No me convencía, para nada, la posibilidad de que la liberación del ser humano implicase el paso por ese estadio intermedio al que se llamó “la dictadura del proletariado”, pues significaba, según yo lo veía, el cambio de un “patrón”, ya que mi trabajo, aunque inspirado en el bien común, seguiría siendo propiedad de otro u otros, por tanto, yo no habría recuperado mi libertad. Por otra parte, otras ideas de moda como “la hegemonía cultural”, me producían, abiertamente, asco.

Por sostener esos puntos de vista era, habitualmente, catalogado como “anarquista”.  Yo no sabía aún lo que significaba ser anarquista, salvo por los cuatro o cinco puntos de discusión que terminaron con el quiebre de Marx con Bakunin en la Internacional.

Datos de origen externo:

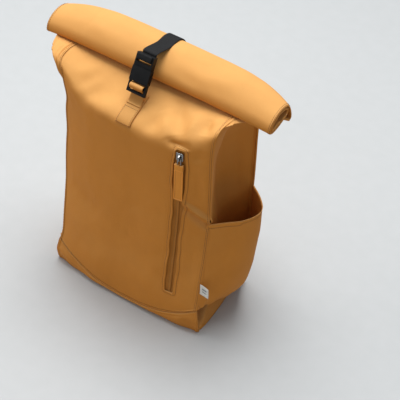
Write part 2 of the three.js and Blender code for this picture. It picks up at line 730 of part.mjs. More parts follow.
// The plug's two sprung prongs and its middle guide reach down into the socket, with a release on each side.
const plugBottom = socketTop + clearance;
const plugSlot = plugBottom + buckleBar + socketRoof;
function bucklePlug() {
  const rootTop = plugBottom + buckleRim / 2;
  const body = block(
    [buckleRim / 2 - halfBuckle, -shellHalf, plugBottom],
    [halfBuckle - buckleRim / 2, shellHalf, buckleLength]);
  const upright = (sign, from, to, low, high) => {
    const [near, far] = sign > 0 ? [from, to] : [-to, -from];
    return block([near, -prongHalf, low], [far, prongHalf, high]);
  };
  const prongOuter = halfBuckle - buckleRim - clearance;
  const side = (sign) => [
    upright(sign, prongOuter - prongWidth, prongOuter, releaseLow + clearance, rootTop),
    upright(sign, prongOuter - prongWidth / 2, halfBuckle + clearance,
      releaseLow + 2 * clearance, releaseLow + releaseLength - 2 * clearance),
  ];
  const guide = block([-prongWidth / 3, -prongHalf, releaseLow], [prongWidth / 3, prongHalf, rootTop]);
  return shaped(body, { join: [...side(1), ...side(-1), guide], cut: [slotThrough(plugSlot)] });
}
addPiece('buckle_plug', bucklePlug(), blackPlastic, buckle);

// A cloth loop from the tab through the socket's slots, round the crossbar.
buckle.updateMatrixWorld(true);
const inBuckle = (out, up) => vec(0, -out, up).applyMatrix4(buckle.matrixWorld);
const barMiddle = 1.5 * buckleBar + buckleSlot;
// Out is a share of the loop's level off the bar's middle, up of its reach above and below it.
const loopTurns = table('out up', [
  [-1.36, -1.38], [0, -1.13], [0.75, -1.1], [1.1, -0.32], [1.1, 0.32], [0.75, 1.1], [0, 1.13], [-1.36, 0.81],
]);
function buckleLoop() {
  const reach = buckleBar / 2 + clearance + tabThickness / 2;
  const level = barHalf + 2 * clearance + tabThickness / 2;
  const sewnLift = clearance * 2 + tabThickness * 1.5;
  const sewn = (row, lift) => roofPoint(strapAcross, shoulderRow + row, lift);
  const path = [
    sewn(buckleRow - 0.7, sewnLift),
    sewn(buckleRow - 0.45, sewnLift),
    ...loopTurns.map(({ out, up }) => inBuckle(out * level, barMiddle + up * reach)),
    sewn(buckleRow - 0.1, sewnLift + tabThickness),
    sewn(buckleRow + 0.15, sewnLift),
  ];
  path.forEach((point) => { point.x = strapAcross; });
  return bandAlong(path, flatSection(webbingWidth, tabThickness));
}
addPiece('buckle_loop', buckleLoop(), cloth);

// Roll strap: from the plug's slot over the roll and down to its seam on the back panel.
const backStation = cornerBackRight + backColumns / 2;
const backPoint = (row, lift) => {
  const below = rings[Math.max(row - 1, 0)][backStation];
  const above = rings[Math.min(row + 1, lastRow)][backStation];
  const normal = vec(0, above.z - below.z, -(above.y - below.y)).normalize();
  return rings[row][backStation].clone().addScaledVector(normal, lift);
};
function rollStrap() {
  const lift = 2.5 * clearance + webbingThickness / 2;
  const slotMiddle = plugSlot + buckleSlot / 2;
  const overRoll = [];
  for (let row = shoulderRow + 2; row <= neckRow + 4; row += 1) overRoll.push(backPoint(row, lift));
  const turn = shellHalf + 1.5 * clearance + webbingThickness / 2;
  const path = [
    ...overRoll,
    inBuckle(-turn - webbingThickness, buckleLength + buckleSlot),
    inBuckle(-turn, buckleLength - buckleRim),
    inBuckle(-turn, slotMiddle + webbingThickness),
    inBuckle(0, slotMiddle),
    inBuckle(turn, slotMiddle + webbingThickness),
    inBuckle(turn, buckleLength),
  ];
  path.forEach((point) => { point.x = strapAcross; });
  return bandAlong(path, flatSection(webbingWidth - clearance, webbingThickness));
}
addPiece('roll_strap', rollStrap(), blackWebbing);

// Label in the front right seam.
function sideLabel() {
  const heights = [labelMiddle - labelHeight / 2, labelMiddle + labelHeight / 2];
  const grid = (depth) => heights.map((height) => {
    const seam = frontPoint(halfWidth, height);
    return [seamGap, labelWidth].map((out) => vec(halfWidth + out, seam.y - depth, height));
  });
  return sheetSolid(grid(labelThickness), grid(0));
}
addPiece('side_label', sideLabel(), labelCloth);

// Shoulder straps: across as a share of the half width, up of the shoulder height, off of the standoff.
const strapRows = table('across up off', [
  [0.37, 1.0, 0.0], [0.373, 0.97, 0.08], [0.385, 0.93, 0.4], [0.41, 0.86, 0.76], [0.45, 0.76, 0.97],
  [0.49, 0.65, 1.0], [0.52, 0.55, 0.9], [0.54, 0.47, 0.72],
]);
const backFace = Math.max(...bodyRows.map((row) => row.backY)) * halfDepth;
const strapPlace = (across, up, off) => {
  const level = backFace + clearance + off * padStandoff;
  return vec(across * halfWidth, level + padThickness / 2, up * shoulderHeight);
};
function shoulderStrap(sign) {
  const path = strapRows.map((row) => strapPlace(sign * row.across, row.up, row.off));
  return bandAlong(path, paddedSection(padWidth, padThickness));
}

// The strap's lower hardware stands in line with its end.
const strapEnd = strapPlace(strapRows.at(-1).across, strapRows.at(-1).up, strapRows.at(-1).off);
const beforeEnd = strapPlace(strapRows.at(-2).across, strapRows.at(-2).up, strapRows.at(-2).off);
const strapSlope = Math.atan2(beforeEnd.y - strapEnd.y, beforeEnd.z - strapEnd.z);
const adjusterSlot = (adjusterLength - 4 * adjusterBar) / 3;
function adjusterShape() {
  const half = adjusterWidth / 2;
  const shape = new THREE.Shape();
  shape.moveTo(-half, 0);
  shape.lineTo(half, 0);
  shape.lineTo(half, -adjusterLength);
  shape.lineTo(-half, -adjusterLength);
  shape.closePath();
  for (let i = 0; i < 3; i += 1) {
    const top = -adjusterBar - i * (adjusterBar + adjusterSlot);
    const hole = new THREE.Path();
    hole.moveTo(-slotReach, top);
    hole.lineTo(-slotReach, top - adjusterSlot);
    hole.lineTo(slotReach, top - adjusterSlot);
    hole.lineTo(slotReach, top);
    hole.closePath();
    shape.holes.push(hole);
  }
  const geometry = new THREE.ExtrudeGeometry(shape, { depth: adjusterThickness, bevelEnabled: false });
  return geometry.translate(0, 0, -adjusterThickness / 2).rotateX(Math.PI / 2);
}

function strapHardware(sign, side) {
  const frame = new THREE.Group();
  frame.position.set(sign * strapEnd.x, strapEnd.y, strapEnd.z - clearance);
  frame.rotation.x = -strapSlope;
  backpack.add(frame);
  frame.updateMatrixWorld(true);
  addPiece(`strap_adjuster_${side}`, adjusterShape(), blackPlastic, frame);

  const bandLevel = adjusterThickness / 2 + clearance + webbingThickness / 2;
  const slotAt = (i) => -adjusterBar - i * (adjusterBar + adjusterSlot) - adjusterSlot / 2;
  const inFrame = (out, up) => vec(0, out, up).applyMatrix4(frame.matrixWorld);
  const anchor = (up, off) => vec(
    0, backFace + clearance + (off + 0.5) * webbingThickness, anchorHeight + up * webbingWidth);
  const held = [
    inFrame(bandLevel, slotAt(2) - webbingTail),
    inFrame(bandLevel, slotAt(2)),
    inFrame(bandLevel, slotAt(1) - webbingThickness),
    inFrame(0, slotAt(1)),
    inFrame(-bandLevel, slotAt(1) - webbingThickness),
    inFrame(-bandLevel, slotAt(2)),
    inFrame(-bandLevel - clearance, -adjusterLength - adjusterBar),
  ];
  const sewnEnd = [anchor(0.96, 2), anchor(0.56, 0), anchor(0, 0)];
  const path = [...held, ...sewnEnd];
  path.forEach((point, i) => {
    const share = Math.max(0, i - held.length + 1) / sewnEnd.length;
    point.x = sign * lerp(strapEnd.x, halfWidth * anchorAcross, share);
  });
  const section = flatSection(webbingWidth, webbingThickness);
  addPiece(`strap_webbing_${side}`, bandAlong(path, section), blackWebbing);

  const sewn = padThickness / 2 + clearance + webbingThickness / 2;
  const keeperHalf = [
    [sewn, keeperTail], [sewn, -0.2 * adjusterBar], [bandLevel, -0.9 * adjusterBar],
    [bandLevel, slotAt(0) + webbingThickness / 2],
  ];
  const keeper = [
    ...keeperHalf.map(([out, up]) => inFrame(out, up)),
    inFrame(0, slotAt(0)),
    ...keeperHalf.reverse().map(([out, up]) => inFrame(-out, up)),
  ];
  keeper.forEach((point) => { point.x = sign * strapEnd.x; });
  addPiece(`strap_keeper_${side}`, bandAlong(keeper, section), blackWebbing);
}
for (const [side, sign] of [['right', 1], ['left', -1]]) {
  addPiece(`shoulder_strap_${side}`, shoulderStrap(sign), hiddenCloth);
  strapHardware(sign, side);
}

// Haul loop: off as a share of its reach, up of the shoulder height.
const haulRows = table('off up', [
  [0.0, 0.97], [0.25, 0.97], [0.65, 0.972], [0.93, 0.955], [1.0, 0.925],
  [0.93, 0.895], [0.65, 0.88], [0.25, 0.885], [0.0, 0.885],
]);
function haulLoop() {
  const seat = rings[shoulderRow][backStation].y + clearance;
  const path = haulRows.map((row) => vec(0, seat + row.off * haulReach, row.up * shoulderHeight));
  return bandAlong(path, flatSection(webbingWidth, webbingThickness));
}
addPiece('haul_loop', haulLoop(), blackWebbing);

export default backpack;
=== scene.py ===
# Rolltop backpack in mustard canvas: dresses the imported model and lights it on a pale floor.
# Shapes are worked out in millimetres and go into the meshes in metres. X is the width, -Y the front.
import json
import math
import bmesh
import bpy
import numpy as np
from mathutils import Matrix, Vector, noise


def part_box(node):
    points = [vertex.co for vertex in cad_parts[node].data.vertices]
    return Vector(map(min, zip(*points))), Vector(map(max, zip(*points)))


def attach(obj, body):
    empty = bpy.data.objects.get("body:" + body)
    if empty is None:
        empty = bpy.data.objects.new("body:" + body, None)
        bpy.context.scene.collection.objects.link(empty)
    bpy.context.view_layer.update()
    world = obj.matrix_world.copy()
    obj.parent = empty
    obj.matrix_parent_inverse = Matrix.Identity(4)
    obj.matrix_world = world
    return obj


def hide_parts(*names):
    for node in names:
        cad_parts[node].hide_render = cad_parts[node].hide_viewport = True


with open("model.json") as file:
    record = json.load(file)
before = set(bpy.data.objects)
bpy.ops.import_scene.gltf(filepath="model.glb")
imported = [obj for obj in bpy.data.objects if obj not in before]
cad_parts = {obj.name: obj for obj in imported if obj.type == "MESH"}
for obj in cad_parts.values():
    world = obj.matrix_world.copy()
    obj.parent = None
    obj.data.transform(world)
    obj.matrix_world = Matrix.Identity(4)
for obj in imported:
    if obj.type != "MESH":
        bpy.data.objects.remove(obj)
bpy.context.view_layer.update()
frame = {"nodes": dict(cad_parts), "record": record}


def cadReach(node):
    low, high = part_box(node)
    return np.array(low) * 1000, np.array(high) * 1000


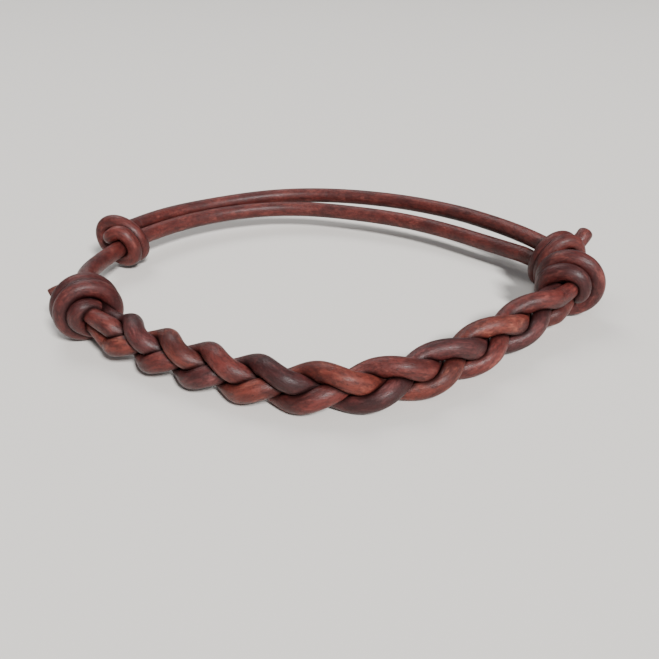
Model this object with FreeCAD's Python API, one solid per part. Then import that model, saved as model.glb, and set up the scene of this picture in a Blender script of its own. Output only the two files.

Lo que sí sabía era que me gustaba, y me sigue gustando, perturbar, por lo que acepté la definición que, sentía, provocaba escozor no sólo en mis amigos más ortodoxos, sino también entre el creciente grupo de los pragmáticos.

Ese año, después de ser invitado a participar de una reunión, llegó por primera vez a mis manos un libro de Silo.  Debo reconocer que no entendí muy bien de qué se trataba, pero luego llegó otro y varios más hasta que la repetición de algunos conceptos comenzó a tejer una red de comprensión en mí.

Así, hasta que una simple definición permitió que esa comprensión se integrase porque, como reza el cuento taoísta, siempre estuvo ahí: “Violencia: apropiación de la intencionalidad del otro”.

Si el objetivo principal del humanismo es la superación de toda forma de violencia y la violencia es la apropiación de la intencionalidad del otro, entonces el objetivo principal del humanismo es el despliegue ilimitado de la intencionalidad del ser humano, es decir, la expansión total de la libertad.

El problema no es la economía, ni la religión, ni el patriarcado, ni los nacionalismos, ni la hegemonía cultural o política. El problema somos los seres humanos intentando imponer nuestra verdad por medio de la fuerza, de la coerción, del chantaje. Desde esa posición es que se hace necesario un salto cualitativo en el ser humano, un salto cualitativo que permita el establecimiento de un nuevo pacto y de nuevas relaciones de poder.

Entendiendo lo anterior cabe hacerse una pregunta obvia: si los humanistas creen que las estructuras políticas y psíquicas son esencialmente violentas y tienden a reproducirse ¿por qué la existencia de un partido humanista bajo las reglas de un modelo antihumanista?

La respuesta merece, probablemente, mayor reflexión, pero mi posición es simple y se resume en  la aplicación de uno de los principios de la dialéctica.  Un pequeño grupo de personas conscientes de las condiciones en las que viven serán un puñado de locos desadaptados, pero millones de personas conscientes harán necesaria la conformación de ese nuevo pacto, la redefinición de lo que entendemos hoy por ser humano, de lo que entendemos por libertad, de lo que entendemos por historia.

En este contexto, preguntarnos si queremos más o menos Estado, más o menos Mercado, es irrelevante. Los humanistas queremos mejores condiciones de vida para los seres humanos.

Queremos una educación libertaria que permita que nuestros pueblos se hagan muchas preguntas en torno a las que no tenemos respuestas. Queremos tener derecho sobre nuestra salud, sobre las ciudades en las que vivimos, sobre el uso que damos a los recursos naturales, sobre el uso que le damos a nuestro propio cuerpo. En pocas palabras, queremos tener el derecho a decidir qué queremos hacer con nuestras vidas.

Ese derecho no lo vamos a conseguir ni bajo un modelo de competencia ni bajo un modelo asistencialista. Ese derecho lo podemos conseguir solamente bajo un modelo humanista, porque el humanismo en su forma más pura es la avanzada del pensamiento libertario.